Linda S. Ellis
High-Speed Aircraft Research Combustor Tests Exceed Goal
Cleveland, OH -- NASA-industry research experiments to reduce exhaust emissions to environmentally compatible levels for future
supersonic airliners have yielded results that substantially exceed program goals.
The tests, which used an engine fuel combustion chamber sector, representing about one-fifth of a full-scale design, beat NASA's goal of generating no more than 5 grams of oxides of nitrogen (NOx) per kilogram of fuel burned at supersonic flight speed.
Scientific studies suggest that a fleet of future supersonic airliners, equipped with these ultra-low NOx engine combustors, possibly would have relatively small effects on stratospheric ozone.
"Protecting Earth's stratospheric ozone layer is our highest priority," said Louis J. Williams, Director of the High-Speed Research Program at NASA Headquarters, Washington, D.C., "so developing the technology to assure environmental compatibility for future supersonic airliners is the most important goal of our program."
"The results of these initial ultra-low emissions combustor tests make us more confident that we'll achieve that goal," Williams added.
The combustor sector evaluated was a "Lean Premixed Prevaporized" concept designed by GE Aircraft Engines, Evendale, Ohio.
It mixes fuel and air upstream of the burning zone and allows enough time for the liquid fuel to vaporize completely before combustion.
The fuel-air mixture then enters the combustion system and ignites downstream of a flame stabilizer where the speed of the mixture flow is somewhat slower.

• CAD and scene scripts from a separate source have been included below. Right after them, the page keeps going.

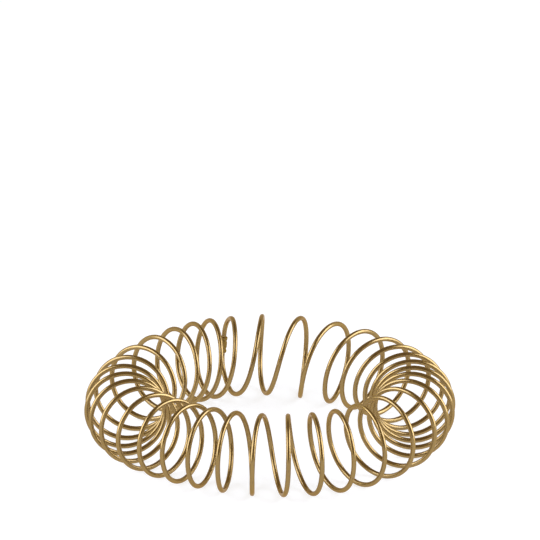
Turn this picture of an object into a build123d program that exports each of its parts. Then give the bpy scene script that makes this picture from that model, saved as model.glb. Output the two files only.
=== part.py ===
from build123d import *

import math
import os

# The brass wire, and the coil that it is wound into, measured over the wire's outside.
wire_diameter = 1.8
coil_width = 30.6
coil_height = 30.6
turns = 34

# The round wire is drawn as a polygon with this many sides and the round section's area.
wire_sides = 5

# Each turn that touches the table has a flat of this depth.
standing_flat = 0.5

# The coil is bent into a ring, measured from its centre to the middle of the coil.
ring_radius = 55.0
front_angle = -85.4

# The ring lies a little out of round: lobes, swing as a share of its radius, heading in degrees.
ring_wave_shares = ((2, 0.050, -78), (3, 0.013, -34), (4, 0.020, 12))

# The turns bunch and spread: lobes, swing as a share of one turn's angle, heading in degrees.
gap_wave_shares = (
    (1, 0.250, -121),
    (2, 0.070, 50),
    (3, 0.245, 55),
    (4, 0.225, -11),
    (5, 0.050, -36),
    (6, 0.100, 6),
)

# The tops lean back against the winding, more on one side of the ring, in degrees.
lean_angle = 2.0
lean_swing = 1.0
lean_heading = 45

# The crimp sleeve that the wire's two ends meet in, on the outside of a turn at the back.
sleeve_length = 6.0
sleeve_wall = 0.5
sleeve_clearance = 0.04
sleeve_chamfer = 0.2
end_gap = 0.2
straight_lead = 0.4
crimp_count = 2
crimp_width = 1.3
crimp_depth = 0.2

# The ends meet at the back, halfway up the outside of a turn, counted in turns from the front.
seam_turn = 0.25 - turns // 2

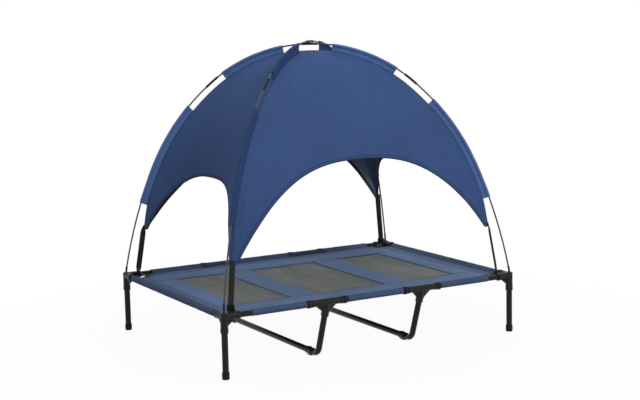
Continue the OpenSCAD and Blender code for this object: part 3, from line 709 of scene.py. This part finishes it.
def add_sleeves(piece, corners, lift, pole):
    """Cloth strips folded over a pole and sewn to the seam.

    The section starts at the seam, rises to the pole, goes round it and comes back down. The
    tunnel's radius is uneven by two sine waves along the pole, and the flaps wave by another.
    """
    gap, wrap, below_seam = 0.0009, 2.75, 0.0004
    turns = np.linspace(-wrap, wrap, 21)
    for number, corner in enumerate(corners):
        out, side = diagonal(corner)
        for part, (start, end) in enumerate(SPANS[corner]):
            t = spaced(start, end, 0.004)
            top = pole.inside(t) + np.array([0, lift])
            foot = pole.seam(t) - np.array([0, below_seam])
            ray = foot - top
            reach = np.linalg.norm(ray, axis=1)[:, None]
            ray /= reach
            uneven = 1 + 0.025 * np.sin(t * 150 + number) + 0.03 * np.sin(t * 61 + part)
            loose = TUNNEL * uneven[:, None]
            rise = np.linspace(1, 0.32, 7)[None, :-1]
            ripple = 0.0004 * np.sin(t * 120 + 2 * number)[:, None] * np.sin(np.pi * rise)
            left = np.stack([reach * rise, gap / 2 + ripple + 0 * rise], -1)
            ring = np.stack([-loose * np.cos(turns), loose * np.sin(turns)], -1)
            right = np.stack([reach * rise[:, ::-1], -gap / 2 + ripple[:, ::-1] + 0 * rise], -1)
            section = np.concatenate([left, ring[:, ::-1], right], 1)
            plane = top[:, None] + section[..., :1] * ray[:, None]
            points = plane[..., :1] * out + section[..., 1:] * side + plane[..., 1:] * UP
            flat = mapped(t[:, None], run(points, 1))
            piece.grid(points[:, ::-1], flat[:, ::-1])
    return piece


# ---------------------------------------------------------------- tees


def revolved(profile, start, along, n=32):
    """Points of a profile of (distance, radius) turned round the line from start along a unit vector."""
    side = ALONG_X if abs(along[0]) < 0.5 else np.array([0.0, 1.0, 0.0])
    a = np.linspace(0, 2 * np.pi, n, endpoint=False)
    spokes = polar(a) @ [side, np.cross(along, side)]
    points = start + profile[:, None, :1] * along + profile[:, None, 1:] * spokes
    return points, mapped(run(profile)[:, None], a * 0.012)


def add_tee(piece, place, inward):
    """A tee: a rail sleeve with two rings at each end, a leg socket with a lip, and a fin between them.

    The sleeve is a closed profile turned round the rail, and the socket one turned round the leg.
    The fin's cross section is a rounded oblong: powers of cosine and sine, with their signs. Its
    half width falls in a straight slope to the socket's own, with a soft flare there. inward is 1
    where the leg leans to +Y, and -1 where it leans to -Y.
    """
    s = sizes()
    rail, leg = (half_wide(node) for node in ("end_rail_right", "corner_leg_rear_right"))
    ends = np.array([
        [0, 0.0002], [0, 0.0034], [0.0008, 0.0042], [0.0092, 0.0042], [0.0100, 0.0034],
        [0.0104, 0.0013], [0.0148, 0.0013], [0.0152, 0.0028], [0.0158, 0.0034],
        [0.0204, 0.0034], [0.0212, 0.0026], [0.0218, s.tee_wall],
    ])
    left = ends + [-s.tee_half, rail]
    sleeve = np.concatenate([left, left[::-1] * [-1, 1], left[:1]])
    piece.grid(*revolved(sleeve, place, ALONG_X), ring=True)
    down = np.array([0.0, inward * math.sin(s.tee_lean), -math.cos(s.tee_lean)])
    under = [[0.004, rail + s.tee_wall - 0.0004], [0.020, leg + 0.0020]]
    lip = np.array([[-0.0130, 0.0022], [-0.0120, 0.0030], [-0.0010, 0.0031], [0, 0.0024], [0, 0.0002]])
    socket = np.concatenate([under, lip + [s.tee_drop, leg], [[0.018, leg + 0.0002]]])
    piece.grid(*revolved(socket, place, down), ring=True, capped=True)
    first, last, straight, flare = 0.002, 0.042, 0.010, 0.0016
    depth = np.linspace(first, last, 21)[:, None]
    slope = s.tee_fin - np.maximum(depth - straight, 0)
    least = leg + 0.0018
    wide = np.maximum(slope, least) + flare * np.exp(-(((slope - least) / 0.004) ** 2))
    thick = 0.0062 + 0.0045 * np.clip(depth / last, 0, 1) ** 2
    across, through = polar(np.linspace(0, 2 * np.pi, 36, endpoint=False)).T
    x = wide * np.sign(across) * np.abs(across) ** 0.5
    y = thick * np.sign(through) * np.abs(through) ** 0.7
    points = place + x[..., None] * ALONG_X + depth[..., None] * down
    points = points + y[..., None] * np.cross(down, ALONG_X)
    piece.grid(points, mapped(x, depth), ring=True, capped=True)


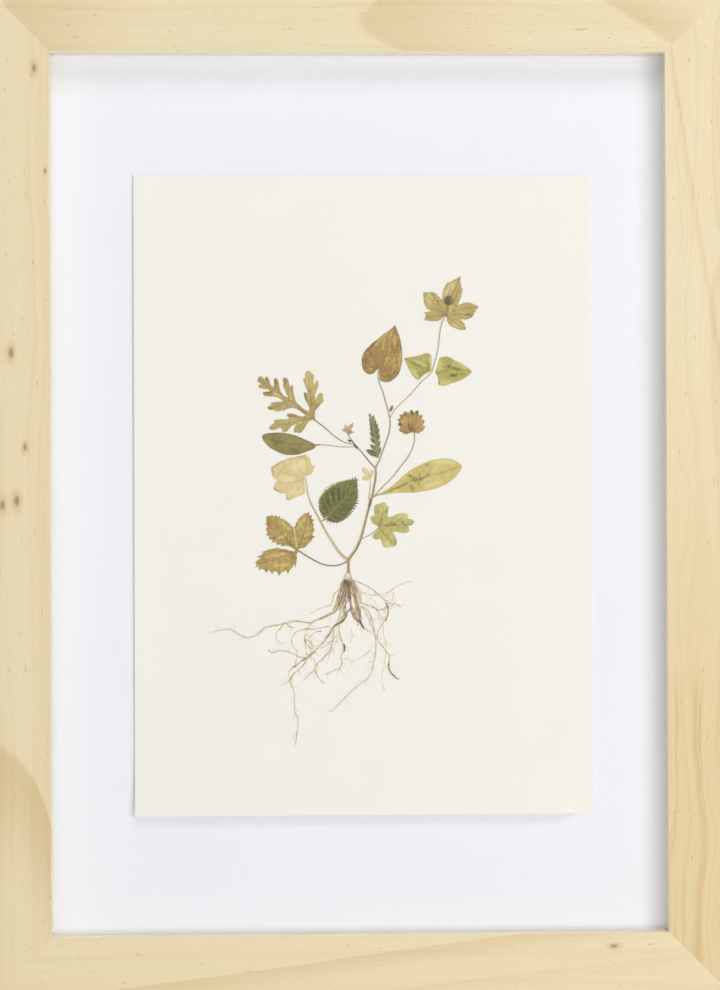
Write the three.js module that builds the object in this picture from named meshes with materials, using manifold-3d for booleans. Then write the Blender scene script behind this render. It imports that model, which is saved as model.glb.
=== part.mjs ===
// Pressed flower frame: a mitred pine box frame with glass in front, and behind it a cream sheet
// that carries a pressed plant, raised a little off a white mount board.
// Millimetres, X to the right, Z up, the front facing -Y, the wall behind the rails at y = 0.
// The origin is on the wall, where the nail that carries the hanger's middle notch goes in.
import * as THREE from "three";
import { mergeVertices } from "three/addons/utils/BufferGeometryUtils.js";
import Module from "manifold-3d";

const wasm = await Module();
wasm.setup();

// Driving dimensions of the frame
const OPENING_WIDTH = 285;
const OPENING_HEIGHT = 408;
const RAIL_FACE = 27;
const RAIL_DEPTH = 25;
const LIP_REACH = 6;
const LIP_THICK = 7;
const GLASS_THICK = 2;
const SPACER_DEPTH = 5;
const SPACER_WIDTH = 5.7;
const MOUNT_THICK = 1.5;
const BACKING_THICK = 3;
const BOARD_CLEARANCE = 0.3;

// Driving dimensions of the sheet and of what presses on it
const SHEET_WIDTH = 213;
const SHEET_HEIGHT = 298;
const SHEET_THICK = 0.25;
const SHEET_SHIFT = [2, -0.9];
const PAD_WIDTH = 190;
const PAD_HEIGHT = 275;
const PAD_THICK = 1;

// Driving dimensions of the tabs and the hanger
const TAB_LENGTH = 12;
const TAB_WIDTH = 5;
const TAB_THICK = 0.5;
const HANGER_LENGTH = 46;
const HANGER_HEIGHT = 9;
const HANGER_PLATE = 0.8;
const HANGER_STAND = 3.2;
const HANGER_FOOT = 9;
const HANGER_TEETH = 7;
const HANGER_BELOW_TOP = 37;

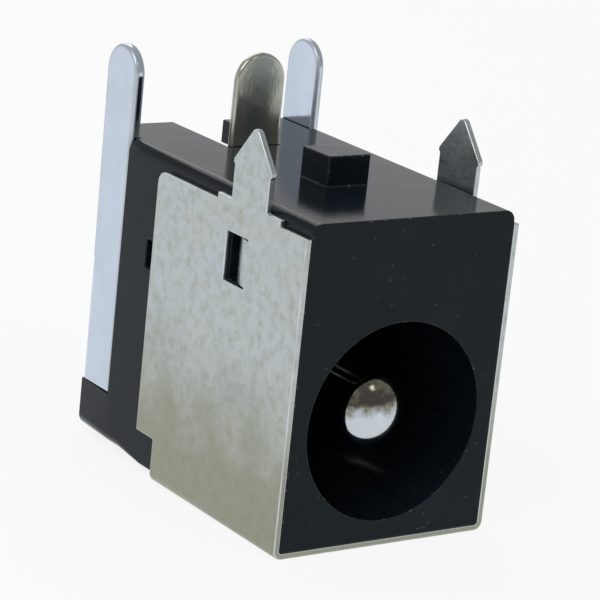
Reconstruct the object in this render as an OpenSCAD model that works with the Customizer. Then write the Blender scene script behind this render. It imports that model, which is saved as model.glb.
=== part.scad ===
// Board-mounted dc power jack with a shield shell, lying on its shell with its
// solder pins upwards. X runs across the jack, Y from the socket's front face to
// the rear face, and Z up through the board face. Distances along Y in the values
// below are taken from the front face.

/* [Housing] */
// Width of the moulded housing
housing_w = 7.7; // [7.5:0.1:9]
// Length from the front face to the rear face
housing_l = 12.8; // [12.5:0.1:15]
// Height from the bottom face to the board face
housing_h = 10.5; // [10.2:0.1:12]
// Radius of the long edges beside the board face
top_edge_r = 0.35; // [0.1:0.05:0.6]
// Radius of the bottom edges under the shell
shell_edge_r = 0.1; // [0.08:0.01:0.25]
// Radius of the bottom edges behind the shell
rear_edge_r = 0.55; // [0.2:0.05:0.9]

/* [Barrel socket] */
// Diameter of the socket
socket_d = 6.5; // [6:0.1:6.7]
// Depth of the socket
socket_depth = 10.2; // [9.6:0.1:10.4]
// Height of the socket's axis above the housing's bottom face
socket_z = 3.9; // [3.7:0.1:4.2]
// Outside diameter of the mating plug
plug_d = 5.5; // [5.3:0.1:5.7]

/* [Locating post] */
// Width of the post on the board face
post_w = 1.6; // [1:0.1:2.4]
// Length of the post
post_l = 1.5; // [1:0.1:2.4]
// Height of the post above the board face
post_h = 1; // [0.5:0.1:1.5]
// Distance of the post's centre from the front face
post_y = 4.5; // [3:0.1:6]

/* [Rear chamber] */
// Thickness of the roof between the chamber and the board face
roof_t = 0.8; // [0.6:0.1:1]
// Width of the chamber between its side walls
chamber_w = 4.8; // [4.2:0.1:5]
// Height of the seat of the switch contact above the housing's bottom face
seat_z = 6.55; // [6.4:0.05:6.8]
// Depth of the recess that takes the rear contact
rear_recess = 0.45; // [0.35:0.05:0.6]
// Height of the lip under the rear contact
lip_h = 1.7; // [1.2:0.1:2]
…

"The ultra-low levels of nitrogen oxide we've achieved in these tests are extremely encouraging. It shows that the ultra-low levels we
previously saw in the laboratory can transition to combustor hardware," said Richard W. Niedzwiecki, Chief of the Combustion Technology Branch, Propulsion Systems Division at NASA's Lewis Research Center, Cleveland.
NASA also is testing a "Rich Burn-Quick Quench-Lean Burn" concept developed by Pratt & Whitney Division of United Technologies, East
Hartford, Conn. This design uses two combustion stages to reduce NOx production.
First, excess fuel is put into a small amount of air. This "rich burn" environment causes chemical reactions that minimize NOx emissions. As the mix flows through the combustor, more air is added and combustion is completed in a final fuel-lean burning stage. Experimental work with this concept has been started.